## DIRECTIVE
Set down, exactly as written, only the lines starting with the one that holds "shell = centre" and ending with the one that holds "# Glass bud vase: thick".

BEGIN RECORDS SUPPLIED

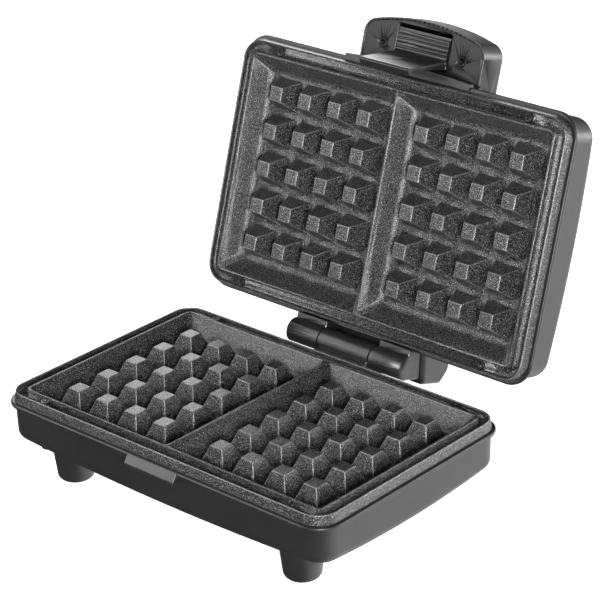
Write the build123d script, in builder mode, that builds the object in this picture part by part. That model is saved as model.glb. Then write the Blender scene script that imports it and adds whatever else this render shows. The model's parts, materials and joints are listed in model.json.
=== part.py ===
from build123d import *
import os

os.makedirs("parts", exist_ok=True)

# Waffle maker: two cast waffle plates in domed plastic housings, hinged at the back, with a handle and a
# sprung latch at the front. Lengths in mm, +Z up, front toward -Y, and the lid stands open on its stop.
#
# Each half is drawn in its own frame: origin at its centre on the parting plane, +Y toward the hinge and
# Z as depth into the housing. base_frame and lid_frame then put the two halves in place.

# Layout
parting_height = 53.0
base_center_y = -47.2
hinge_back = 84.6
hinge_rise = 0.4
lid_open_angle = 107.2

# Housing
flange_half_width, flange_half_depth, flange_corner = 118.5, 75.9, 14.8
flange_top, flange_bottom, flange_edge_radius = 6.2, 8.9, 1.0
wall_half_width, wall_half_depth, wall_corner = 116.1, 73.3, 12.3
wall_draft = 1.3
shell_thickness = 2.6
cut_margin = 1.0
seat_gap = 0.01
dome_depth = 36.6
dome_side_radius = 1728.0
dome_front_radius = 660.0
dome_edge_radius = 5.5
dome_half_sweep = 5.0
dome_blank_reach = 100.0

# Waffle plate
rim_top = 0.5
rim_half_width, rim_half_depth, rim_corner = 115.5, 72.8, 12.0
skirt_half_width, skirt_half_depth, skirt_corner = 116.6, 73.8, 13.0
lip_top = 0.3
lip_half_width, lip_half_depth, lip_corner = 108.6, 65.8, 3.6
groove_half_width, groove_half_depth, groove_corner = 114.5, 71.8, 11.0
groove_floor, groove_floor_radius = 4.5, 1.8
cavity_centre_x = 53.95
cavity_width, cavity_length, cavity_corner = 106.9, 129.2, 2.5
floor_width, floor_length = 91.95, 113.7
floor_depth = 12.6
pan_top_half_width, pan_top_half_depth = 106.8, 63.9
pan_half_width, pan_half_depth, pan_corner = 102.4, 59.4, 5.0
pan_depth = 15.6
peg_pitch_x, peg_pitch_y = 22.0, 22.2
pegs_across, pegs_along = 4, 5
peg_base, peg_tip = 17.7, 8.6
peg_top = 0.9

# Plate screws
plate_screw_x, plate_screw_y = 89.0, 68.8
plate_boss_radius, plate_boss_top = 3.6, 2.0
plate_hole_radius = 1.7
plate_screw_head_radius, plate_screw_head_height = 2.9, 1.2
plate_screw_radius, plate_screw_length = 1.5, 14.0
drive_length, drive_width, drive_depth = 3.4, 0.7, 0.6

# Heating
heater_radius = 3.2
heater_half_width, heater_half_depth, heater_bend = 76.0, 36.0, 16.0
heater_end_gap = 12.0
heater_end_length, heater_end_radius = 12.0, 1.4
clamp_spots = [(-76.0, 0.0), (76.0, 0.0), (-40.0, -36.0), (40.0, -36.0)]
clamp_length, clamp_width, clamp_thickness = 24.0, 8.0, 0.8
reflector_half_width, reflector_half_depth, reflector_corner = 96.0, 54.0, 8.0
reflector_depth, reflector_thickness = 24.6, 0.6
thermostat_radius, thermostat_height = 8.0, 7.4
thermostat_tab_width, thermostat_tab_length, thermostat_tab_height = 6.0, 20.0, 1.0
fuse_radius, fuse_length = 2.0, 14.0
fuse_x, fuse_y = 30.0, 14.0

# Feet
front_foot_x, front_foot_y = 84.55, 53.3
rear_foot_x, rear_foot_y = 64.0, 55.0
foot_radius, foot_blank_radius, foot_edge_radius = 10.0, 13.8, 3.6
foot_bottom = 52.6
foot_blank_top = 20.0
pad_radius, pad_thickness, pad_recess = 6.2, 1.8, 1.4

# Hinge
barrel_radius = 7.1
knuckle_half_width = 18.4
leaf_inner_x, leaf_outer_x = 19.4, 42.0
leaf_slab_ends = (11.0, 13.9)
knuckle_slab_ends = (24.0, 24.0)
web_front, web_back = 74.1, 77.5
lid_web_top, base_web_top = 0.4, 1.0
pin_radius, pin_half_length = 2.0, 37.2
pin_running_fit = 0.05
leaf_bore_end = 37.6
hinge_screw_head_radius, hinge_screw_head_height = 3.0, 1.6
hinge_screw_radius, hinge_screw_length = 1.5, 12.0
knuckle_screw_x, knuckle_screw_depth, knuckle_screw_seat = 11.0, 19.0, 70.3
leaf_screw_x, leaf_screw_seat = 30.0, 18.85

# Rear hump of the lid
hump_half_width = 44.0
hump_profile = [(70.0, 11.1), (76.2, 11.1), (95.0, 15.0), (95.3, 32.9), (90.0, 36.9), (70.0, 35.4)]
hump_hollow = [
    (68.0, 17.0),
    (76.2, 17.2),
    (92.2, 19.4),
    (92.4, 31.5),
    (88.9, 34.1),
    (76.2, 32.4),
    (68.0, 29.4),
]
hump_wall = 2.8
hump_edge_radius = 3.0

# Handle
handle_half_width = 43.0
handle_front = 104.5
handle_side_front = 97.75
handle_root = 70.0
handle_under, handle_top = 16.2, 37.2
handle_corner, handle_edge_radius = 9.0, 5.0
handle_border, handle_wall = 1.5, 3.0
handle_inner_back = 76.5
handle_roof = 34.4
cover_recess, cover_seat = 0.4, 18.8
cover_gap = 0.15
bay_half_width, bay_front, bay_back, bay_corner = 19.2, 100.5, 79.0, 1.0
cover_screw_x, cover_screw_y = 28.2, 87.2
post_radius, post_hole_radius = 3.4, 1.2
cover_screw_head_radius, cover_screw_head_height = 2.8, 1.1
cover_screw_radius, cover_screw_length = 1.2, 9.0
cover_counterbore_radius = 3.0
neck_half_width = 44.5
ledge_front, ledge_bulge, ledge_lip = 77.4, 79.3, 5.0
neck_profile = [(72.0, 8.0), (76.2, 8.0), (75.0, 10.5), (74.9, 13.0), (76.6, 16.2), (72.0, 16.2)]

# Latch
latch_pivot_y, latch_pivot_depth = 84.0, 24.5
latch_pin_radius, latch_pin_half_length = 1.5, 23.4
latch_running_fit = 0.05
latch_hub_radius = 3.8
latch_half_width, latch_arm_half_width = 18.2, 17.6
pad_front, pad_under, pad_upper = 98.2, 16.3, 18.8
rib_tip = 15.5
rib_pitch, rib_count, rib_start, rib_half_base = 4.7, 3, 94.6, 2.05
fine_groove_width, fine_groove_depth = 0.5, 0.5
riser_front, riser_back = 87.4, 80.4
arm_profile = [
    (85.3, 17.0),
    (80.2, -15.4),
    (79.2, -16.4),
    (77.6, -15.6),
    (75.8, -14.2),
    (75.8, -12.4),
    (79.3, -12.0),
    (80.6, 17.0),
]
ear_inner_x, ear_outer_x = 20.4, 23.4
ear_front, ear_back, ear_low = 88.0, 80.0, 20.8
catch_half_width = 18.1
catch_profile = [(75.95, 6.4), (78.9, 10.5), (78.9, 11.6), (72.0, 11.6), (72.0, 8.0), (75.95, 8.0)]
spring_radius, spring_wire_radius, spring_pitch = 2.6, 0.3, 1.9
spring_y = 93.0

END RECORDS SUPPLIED
BEGIN RECORDS SUPPLIED

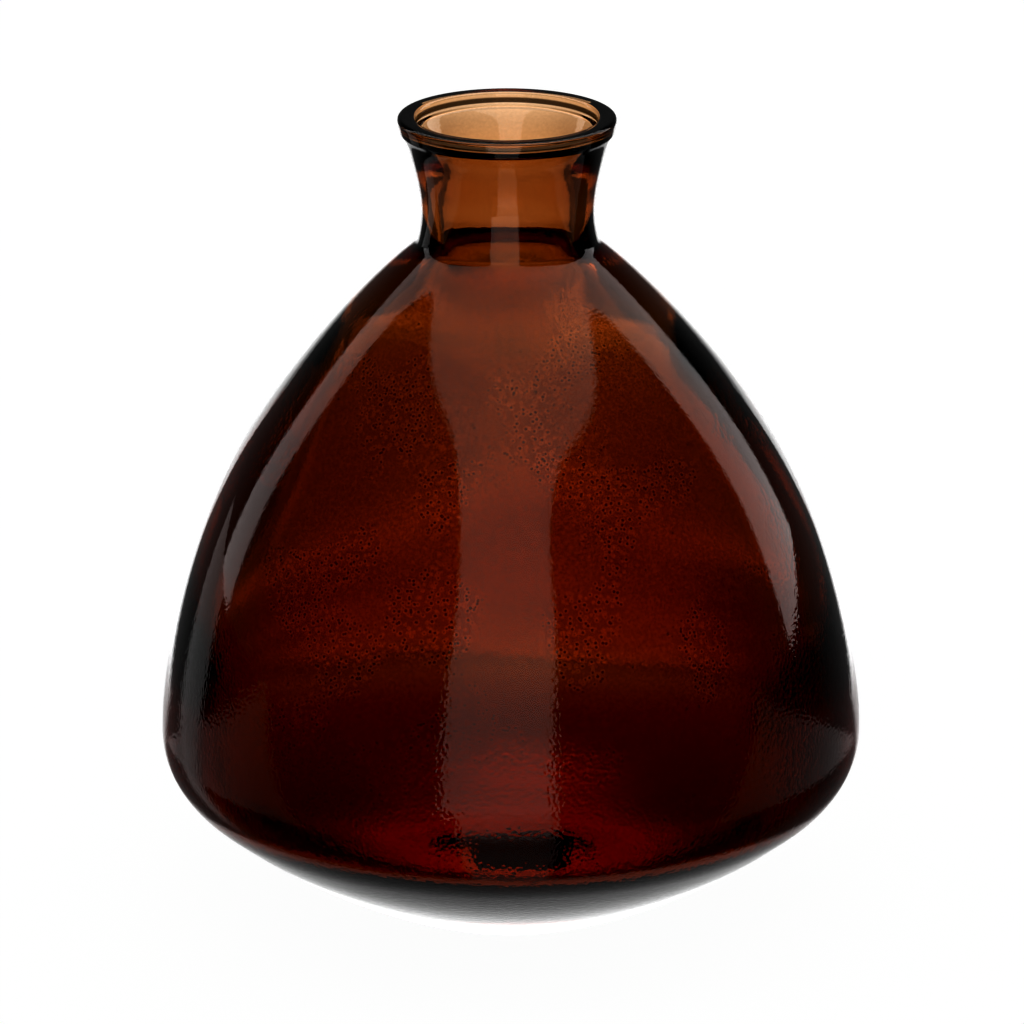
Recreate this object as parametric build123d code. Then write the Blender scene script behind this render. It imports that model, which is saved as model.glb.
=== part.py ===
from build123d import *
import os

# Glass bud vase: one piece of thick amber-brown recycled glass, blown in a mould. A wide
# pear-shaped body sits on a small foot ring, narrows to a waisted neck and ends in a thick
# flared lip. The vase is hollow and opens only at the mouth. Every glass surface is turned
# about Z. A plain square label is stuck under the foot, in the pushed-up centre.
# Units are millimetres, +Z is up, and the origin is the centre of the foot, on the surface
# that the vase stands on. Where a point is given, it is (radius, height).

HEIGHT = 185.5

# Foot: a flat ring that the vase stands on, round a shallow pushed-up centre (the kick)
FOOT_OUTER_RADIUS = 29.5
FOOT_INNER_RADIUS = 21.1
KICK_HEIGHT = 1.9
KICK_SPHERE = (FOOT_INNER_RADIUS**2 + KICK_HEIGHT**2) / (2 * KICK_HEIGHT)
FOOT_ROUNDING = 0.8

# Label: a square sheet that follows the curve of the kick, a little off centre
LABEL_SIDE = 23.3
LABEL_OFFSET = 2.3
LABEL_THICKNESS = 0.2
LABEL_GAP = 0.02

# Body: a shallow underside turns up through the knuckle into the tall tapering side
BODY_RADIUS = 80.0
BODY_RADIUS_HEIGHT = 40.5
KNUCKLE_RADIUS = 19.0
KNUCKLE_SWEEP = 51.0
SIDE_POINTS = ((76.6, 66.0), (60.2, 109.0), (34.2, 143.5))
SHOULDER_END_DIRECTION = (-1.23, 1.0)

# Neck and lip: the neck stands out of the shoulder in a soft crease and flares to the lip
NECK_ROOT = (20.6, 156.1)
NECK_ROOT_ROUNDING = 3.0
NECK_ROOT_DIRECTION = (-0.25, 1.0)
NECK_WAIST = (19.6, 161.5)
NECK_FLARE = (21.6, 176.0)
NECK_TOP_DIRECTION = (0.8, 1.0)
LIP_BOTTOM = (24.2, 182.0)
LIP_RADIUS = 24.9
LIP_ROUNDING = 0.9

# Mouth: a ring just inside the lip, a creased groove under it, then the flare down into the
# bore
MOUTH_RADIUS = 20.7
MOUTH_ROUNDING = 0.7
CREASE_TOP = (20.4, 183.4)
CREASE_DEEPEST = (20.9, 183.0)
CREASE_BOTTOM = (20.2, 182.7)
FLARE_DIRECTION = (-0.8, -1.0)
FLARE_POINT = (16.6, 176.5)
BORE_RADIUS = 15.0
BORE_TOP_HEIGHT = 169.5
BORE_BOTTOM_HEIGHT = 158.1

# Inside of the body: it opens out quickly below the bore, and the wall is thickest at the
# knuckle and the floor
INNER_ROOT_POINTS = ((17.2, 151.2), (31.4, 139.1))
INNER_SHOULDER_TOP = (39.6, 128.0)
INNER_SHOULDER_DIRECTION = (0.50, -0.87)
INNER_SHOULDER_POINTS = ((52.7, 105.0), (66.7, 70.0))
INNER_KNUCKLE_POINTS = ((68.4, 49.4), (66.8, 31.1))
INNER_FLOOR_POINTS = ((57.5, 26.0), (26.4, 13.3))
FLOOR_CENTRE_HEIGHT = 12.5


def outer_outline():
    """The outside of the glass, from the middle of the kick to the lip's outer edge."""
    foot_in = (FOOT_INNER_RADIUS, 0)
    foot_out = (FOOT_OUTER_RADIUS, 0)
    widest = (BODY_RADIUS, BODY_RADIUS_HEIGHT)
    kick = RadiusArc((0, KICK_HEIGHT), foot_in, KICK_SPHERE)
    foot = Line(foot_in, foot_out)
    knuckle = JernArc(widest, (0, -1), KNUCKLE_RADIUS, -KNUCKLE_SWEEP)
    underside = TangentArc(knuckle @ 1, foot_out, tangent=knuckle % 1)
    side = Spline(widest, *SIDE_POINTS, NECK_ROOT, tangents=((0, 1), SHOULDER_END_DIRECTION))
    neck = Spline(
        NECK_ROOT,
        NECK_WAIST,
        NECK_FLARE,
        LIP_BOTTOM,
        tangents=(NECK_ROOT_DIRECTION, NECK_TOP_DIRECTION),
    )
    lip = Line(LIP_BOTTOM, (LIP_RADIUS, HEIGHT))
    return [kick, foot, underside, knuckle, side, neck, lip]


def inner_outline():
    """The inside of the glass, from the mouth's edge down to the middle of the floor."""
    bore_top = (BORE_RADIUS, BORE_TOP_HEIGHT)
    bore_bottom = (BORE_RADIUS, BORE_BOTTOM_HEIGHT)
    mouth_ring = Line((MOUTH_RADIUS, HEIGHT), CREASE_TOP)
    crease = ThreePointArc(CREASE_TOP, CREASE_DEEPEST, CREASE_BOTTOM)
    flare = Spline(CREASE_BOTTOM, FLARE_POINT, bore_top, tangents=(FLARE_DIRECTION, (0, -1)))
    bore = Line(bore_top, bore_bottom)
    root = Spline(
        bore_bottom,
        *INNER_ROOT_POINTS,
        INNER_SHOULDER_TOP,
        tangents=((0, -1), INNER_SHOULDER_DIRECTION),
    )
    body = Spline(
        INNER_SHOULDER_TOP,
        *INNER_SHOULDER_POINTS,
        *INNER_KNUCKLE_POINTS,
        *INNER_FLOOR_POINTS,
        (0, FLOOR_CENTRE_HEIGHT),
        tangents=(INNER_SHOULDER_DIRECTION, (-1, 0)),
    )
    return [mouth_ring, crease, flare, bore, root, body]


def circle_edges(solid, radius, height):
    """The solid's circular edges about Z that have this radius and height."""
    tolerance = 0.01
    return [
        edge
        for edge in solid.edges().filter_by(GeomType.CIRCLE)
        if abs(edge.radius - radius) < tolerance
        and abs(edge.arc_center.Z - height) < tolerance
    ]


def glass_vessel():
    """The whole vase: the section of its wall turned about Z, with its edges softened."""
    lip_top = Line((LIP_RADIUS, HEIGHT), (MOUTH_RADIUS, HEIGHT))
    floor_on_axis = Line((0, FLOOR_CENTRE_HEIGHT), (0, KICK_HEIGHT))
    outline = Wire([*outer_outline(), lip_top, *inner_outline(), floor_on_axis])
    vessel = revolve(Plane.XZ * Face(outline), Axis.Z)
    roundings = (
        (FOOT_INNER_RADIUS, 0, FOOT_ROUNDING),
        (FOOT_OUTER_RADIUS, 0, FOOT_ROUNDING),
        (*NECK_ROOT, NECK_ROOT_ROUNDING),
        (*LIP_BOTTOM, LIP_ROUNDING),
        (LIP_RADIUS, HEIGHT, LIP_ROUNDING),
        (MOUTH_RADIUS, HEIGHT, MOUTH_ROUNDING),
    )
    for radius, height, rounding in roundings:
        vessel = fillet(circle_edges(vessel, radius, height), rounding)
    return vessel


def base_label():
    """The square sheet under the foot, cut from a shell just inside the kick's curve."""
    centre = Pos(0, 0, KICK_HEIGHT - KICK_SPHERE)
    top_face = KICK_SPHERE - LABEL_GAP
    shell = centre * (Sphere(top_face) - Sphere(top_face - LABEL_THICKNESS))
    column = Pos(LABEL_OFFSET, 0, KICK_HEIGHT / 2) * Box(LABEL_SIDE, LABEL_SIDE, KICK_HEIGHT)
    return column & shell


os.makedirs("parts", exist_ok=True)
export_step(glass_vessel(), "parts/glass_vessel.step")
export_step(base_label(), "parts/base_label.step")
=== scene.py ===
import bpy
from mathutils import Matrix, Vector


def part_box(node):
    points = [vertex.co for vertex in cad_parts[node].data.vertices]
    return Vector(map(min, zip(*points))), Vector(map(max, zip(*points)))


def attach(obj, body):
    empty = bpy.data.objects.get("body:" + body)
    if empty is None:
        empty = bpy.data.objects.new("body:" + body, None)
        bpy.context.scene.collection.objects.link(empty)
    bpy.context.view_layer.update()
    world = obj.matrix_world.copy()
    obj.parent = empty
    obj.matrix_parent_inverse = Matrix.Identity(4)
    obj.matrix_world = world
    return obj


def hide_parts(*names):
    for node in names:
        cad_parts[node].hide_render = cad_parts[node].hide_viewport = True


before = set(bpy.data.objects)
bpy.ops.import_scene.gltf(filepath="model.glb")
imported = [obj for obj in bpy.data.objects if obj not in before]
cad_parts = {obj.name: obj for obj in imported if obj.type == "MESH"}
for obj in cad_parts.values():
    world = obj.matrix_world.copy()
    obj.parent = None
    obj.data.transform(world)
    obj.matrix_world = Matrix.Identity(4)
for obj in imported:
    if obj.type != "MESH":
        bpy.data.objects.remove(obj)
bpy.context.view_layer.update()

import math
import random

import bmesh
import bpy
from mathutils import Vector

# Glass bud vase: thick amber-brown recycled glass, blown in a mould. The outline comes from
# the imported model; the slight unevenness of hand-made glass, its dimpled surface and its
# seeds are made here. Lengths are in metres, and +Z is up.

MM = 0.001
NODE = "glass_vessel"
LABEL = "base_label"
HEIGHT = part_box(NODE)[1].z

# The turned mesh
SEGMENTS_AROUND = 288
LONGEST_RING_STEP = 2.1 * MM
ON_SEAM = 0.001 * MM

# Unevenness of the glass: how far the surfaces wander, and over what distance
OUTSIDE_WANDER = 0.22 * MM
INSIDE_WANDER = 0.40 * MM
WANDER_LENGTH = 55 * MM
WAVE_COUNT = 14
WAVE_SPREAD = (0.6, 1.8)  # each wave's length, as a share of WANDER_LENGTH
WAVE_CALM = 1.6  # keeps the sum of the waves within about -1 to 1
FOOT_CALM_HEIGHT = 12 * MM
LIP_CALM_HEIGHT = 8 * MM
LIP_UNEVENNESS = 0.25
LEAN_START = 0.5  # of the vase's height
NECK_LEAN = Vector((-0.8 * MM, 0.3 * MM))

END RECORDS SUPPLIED
BEGIN RECORDS SUPPLIED

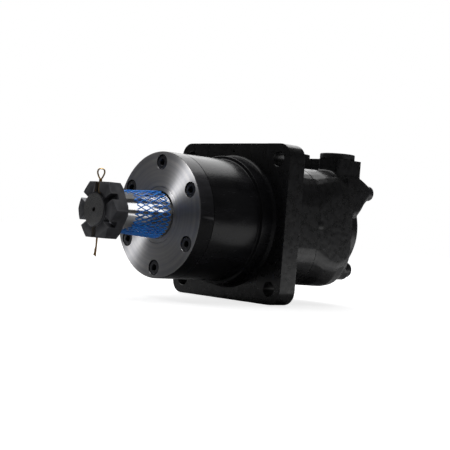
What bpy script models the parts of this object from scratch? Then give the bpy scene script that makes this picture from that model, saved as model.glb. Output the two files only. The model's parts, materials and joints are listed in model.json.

END RECORDS SUPPLIED

## SOLUTION TO THIS PROBLEM
    shell = centre * (Sphere(top_face) - Sphere(top_face - LABEL_THICKNESS))
    column = Pos(LABEL_OFFSET, 0, KICK_HEIGHT / 2) * Box(LABEL_SIDE, LABEL_SIDE, KICK_HEIGHT)
    return column & shell


os.makedirs("parts", exist_ok=True)
export_step(glass_vessel(), "parts/glass_vessel.step")
export_step(base_label(), "parts/base_label.step")
=== scene.py ===
import bpy
from mathutils import Matrix, Vector


def part_box(node):
    points = [vertex.co for vertex in cad_parts[node].data.vertices]
    return Vector(map(min, zip(*points))), Vector(map(max, zip(*points)))


def attach(obj, body):
    empty = bpy.data.objects.get("body:" + body)
    if empty is None:
        empty = bpy.data.objects.new("body:" + body, None)
        bpy.context.scene.collection.objects.link(empty)
    bpy.context.view_layer.update()
    world = obj.matrix_world.copy()
    obj.parent = empty
    obj.matrix_parent_inverse = Matrix.Identity(4)
    obj.matrix_world = world
    return obj


def hide_parts(*names):
    for node in names:
        cad_parts[node].hide_render = cad_parts[node].hide_viewport = True


before = set(bpy.data.objects)
bpy.ops.import_scene.gltf(filepath="model.glb")
imported = [obj for obj in bpy.data.objects if obj not in before]
cad_parts = {obj.name: obj for obj in imported if obj.type == "MESH"}
for obj in cad_parts.values():
    world = obj.matrix_world.copy()
    obj.parent = None
    obj.data.transform(world)
    obj.matrix_world = Matrix.Identity(4)
for obj in imported:
    if obj.type != "MESH":
        bpy.data.objects.remove(obj)
bpy.context.view_layer.update()

import math
import random

import bmesh
import bpy
from mathutils import Vector

# Glass bud vase: thick amber-brown recycled glass, blown in a mould. The outline comes from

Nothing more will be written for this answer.